Al-Māwardī’s (d. 450AH/1058CE) Jurisprudential Thought in Classical Islam: An Integrated and Responsive System of Ijtihād and Taqlīd
Abstract
The development of classical Islamic jurisprudence continues to raise critical questions, particularly regarding the proper framing and assessment of the establishment of legal schools. The decline narrative has held sway in much of the literature. It portrays the establishment of legal schools as a key factor in the downward trajectory of fiqh, especially during and post-fourth/tenth century, due to the dominance of taqlīd (emulating a legal authority) over ijtihād (independent legal reasoning). This article reexamines this narrative by analyzing the relationship between the concepts and procedures of ijtihād and taqlīd in the neglected works of the renowned Shāfiʿī jurist al-Māwardī, particularly al-Ḥāwī al-kabīr. Instead of interpreting ijtihād and taqlīd as oppositional or successive phases in the history of fiqh, the article maintains that al-Māwardī’s jurisprudential thought integrates both procedures as complementary tools to address distinct methodological and sociopolitical demands.
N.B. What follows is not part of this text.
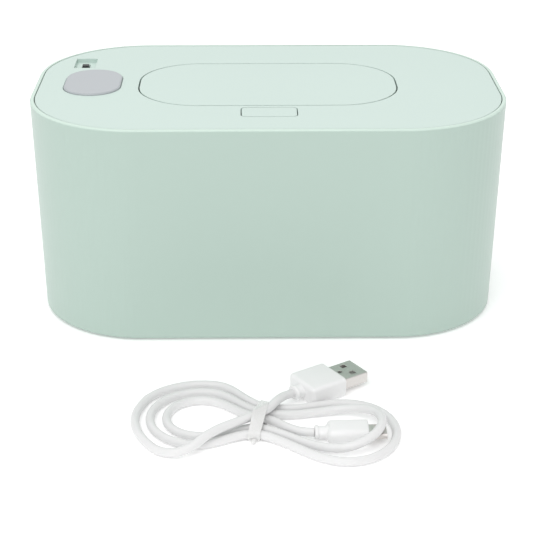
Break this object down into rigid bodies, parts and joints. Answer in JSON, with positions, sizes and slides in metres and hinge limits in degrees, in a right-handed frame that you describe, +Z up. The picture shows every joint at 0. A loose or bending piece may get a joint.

To substantiate this central claim, the article examines the meanings, uses, and functions of ijtihād and taqlīd in al-Māwardī’s corpus, demonstrating how taqlīd provided stability during political fragmentation, while ijtihād upheld judicial autonomy and countered esoteric (bāṭinī) hermeneutics. The integration of these concepts as permanent and interdependent elements of fiqh challenges any reading of al-Māwardī within a simplistic decline narrative. Through the case of al-Māwardī, this study aims to contribute to the historiography of Islamic legal thought, offering insights into the enduring dynamism of fiqh as a responsive and methodologically rigorous tradition during the purported moment of decline in the classical period (ca. 2nd/8th–5th/11th centuries).